** EXERCISE PROMPT **
Please copy all the lines that follow, word for word.

## begin INFORMATION SHOWN

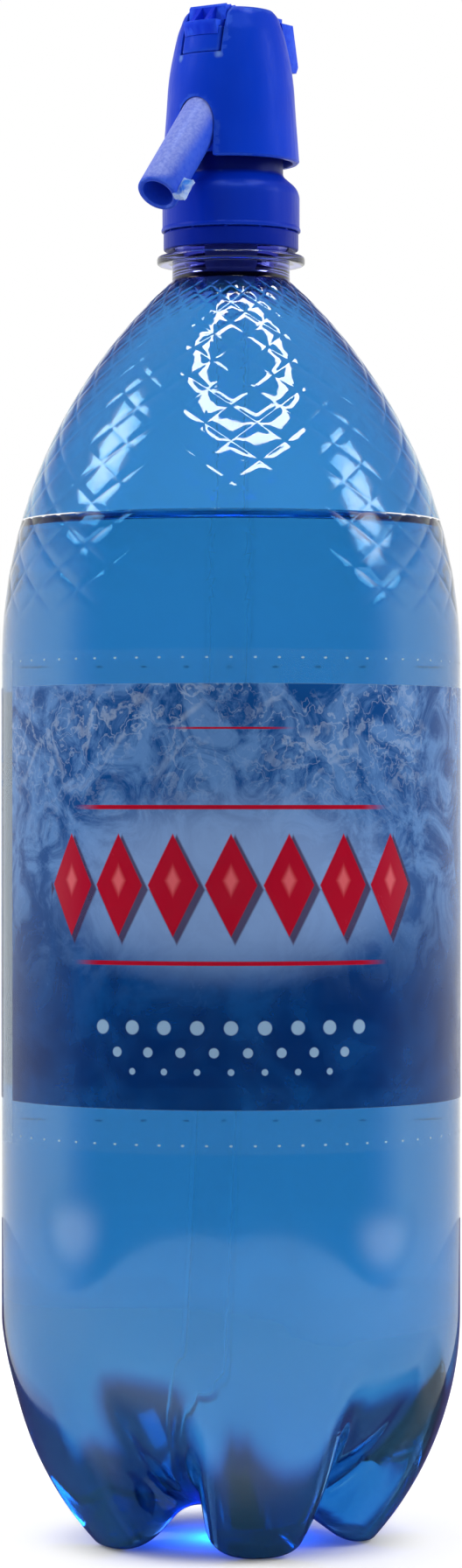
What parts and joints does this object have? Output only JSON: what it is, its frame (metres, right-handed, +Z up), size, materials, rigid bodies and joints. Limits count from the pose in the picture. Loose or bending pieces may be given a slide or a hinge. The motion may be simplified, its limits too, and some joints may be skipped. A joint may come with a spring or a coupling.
{
  "type": "soda siphon",
  "caption": "Lever-valve soda siphon head with dip tube and downward spout, screwed on a petaloid plastic bottle of carbonated water.",
  "frame": {"origin": "on the bottle's axis, in the plane that its feet stand on", "axes": "+Z up along the bottle's axis; -Y is the side of the spout; the lever bends about an axis along X"},
  "size_m": [0.1048, 0.1048, 0.3489],
  "materials": {
    "pet": "gloss",
    "water": "gloss",
    "film": "gloss",
    "tube": "satin",
    "white_plastic": "satin",
    "head_blue": "satin",
    "lever_blue": "satin",
    "spout_blue": "satin",
    "seal_rubber": "matte",
    "spring_steel": "satin"
  },
  "bodies": {
    "siphon": {"bottle": "pet", "soda_water": "water", "label_wrap": "film", "dip_tube": "tube", "tube_socket": "white_plastic", "screw_collar": "head_blue", "tamper_band": "head_blue", "neck_gasket": "seal_rubber", "valve_body": "white_plastic", "valve_seat": "white_plastic", "seat_ring": "seal_rubber", "return_spring": "spring_steel", "stem_ring": "seal_rubber", "stem_guide": "white_plastic", "spout": "spout_blue", "head_shell": "head_blue"},
    "lever": {"thumb_lever": "lever_blue", "hinge_tongue": "head_blue"},
    "valve": {"valve_stem": "white_plastic", "poppet_washer": "seal_rubber", "washer_retainer": "white_plastic"}
  },
  "joints": [
    {"name": "lever_press", "type": "hinge", "parent": "siphon", "child": "lever", "pos_m": [0, -0.0127, 0.3375], "axis": [-1, 0, 0], "range_deg": [0, 6.5], "stiffness_Nm_per_rad": 0.12, "springref_deg": -3.44},
    {"name": "valve_slide", "type": "slide", "parent": "siphon", "child": "valve", "axis": [0, 0, -1], "range_m": [0, 0.0016], "deforming": ["return_spring"]}
  ],
  "couplings": [
    {"joint": "valve_slide", "follows": "lever_press", "m_per_rad": 0.0127}
  ]
}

## end INFORMATION SHOWN

** TASK ANSWER **
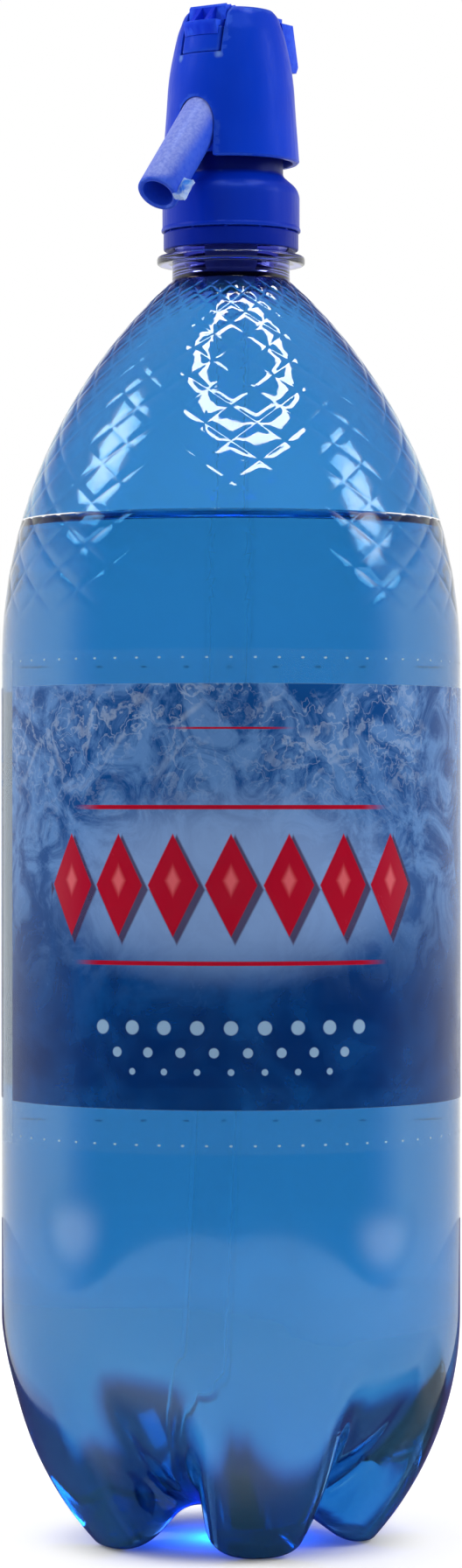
What parts and joints does this object have? Output only JSON: what it is, its frame (metres, right-handed, +Z up), size, materials, rigid bodies and joints. Limits count from the pose in the picture. Loose or bending pieces may be given a slide or a hinge. The motion may be simplified, its limits too, and some joints may be skipped. A joint may come with a spring or a coupling.
{
  "type": "soda siphon",
  "caption": "Lever-valve soda siphon head with dip tube and downward spout, screwed on a petaloid plastic bottle of carbonated water.",
  "frame": {"origin": "on the bottle's axis, in the plane that its feet stand on", "axes": "+Z up along the bottle's axis; -Y is the side of the spout; the lever bends about an axis along X"},
  "size_m": [0.1048, 0.1048, 0.3489],
  "materials": {
    "pet": "gloss",
    "water": "gloss",
    "film": "gloss",
    "tube": "satin",
    "white_plastic": "satin",
    "head_blue": "satin",
    "lever_blue": "satin",
    "spout_blue": "satin",
    "seal_rubber": "matte",
    "spring_steel": "satin"
  },
  "bodies": {
    "siphon": {"bottle": "pet", "soda_water": "water", "label_wrap": "film", "dip_tube": "tube", "tube_socket": "white_plastic", "screw_collar": "head_blue", "tamper_band": "head_blue", "neck_gasket": "seal_rubber", "valve_body": "white_plastic", "valve_seat": "white_plastic", "seat_ring": "seal_rubber", "return_spring": "spring_steel", "stem_ring": "seal_rubber", "stem_guide": "white_plastic", "spout": "spout_blue", "head_shell": "head_blue"},
    "lever": {"thumb_lever": "lever_blue", "hinge_tongue": "head_blue"},
    "valve": {"valve_stem": "white_plastic", "poppet_washer": "seal_rubber", "washer_retainer": "white_plastic"}
  },
  "joints": [
    {"name": "lever_press", "type": "hinge", "parent": "siphon", "child": "lever", "pos_m": [0, -0.0127, 0.3375], "axis": [-1, 0, 0], "range_deg": [0, 6.5], "stiffness_Nm_per_rad": 0.12, "springref_deg": -3.44},
    {"name": "valve_slide", "type": "slide", "parent": "siphon", "child": "valve", "axis": [0, 0, -1], "range_m": [0, 0.0016], "deforming": ["return_spring"]}
  ],
  "couplings": [
    {"joint": "valve_slide", "follows": "lever_press", "m_per_rad": 0.0127}
  ]
}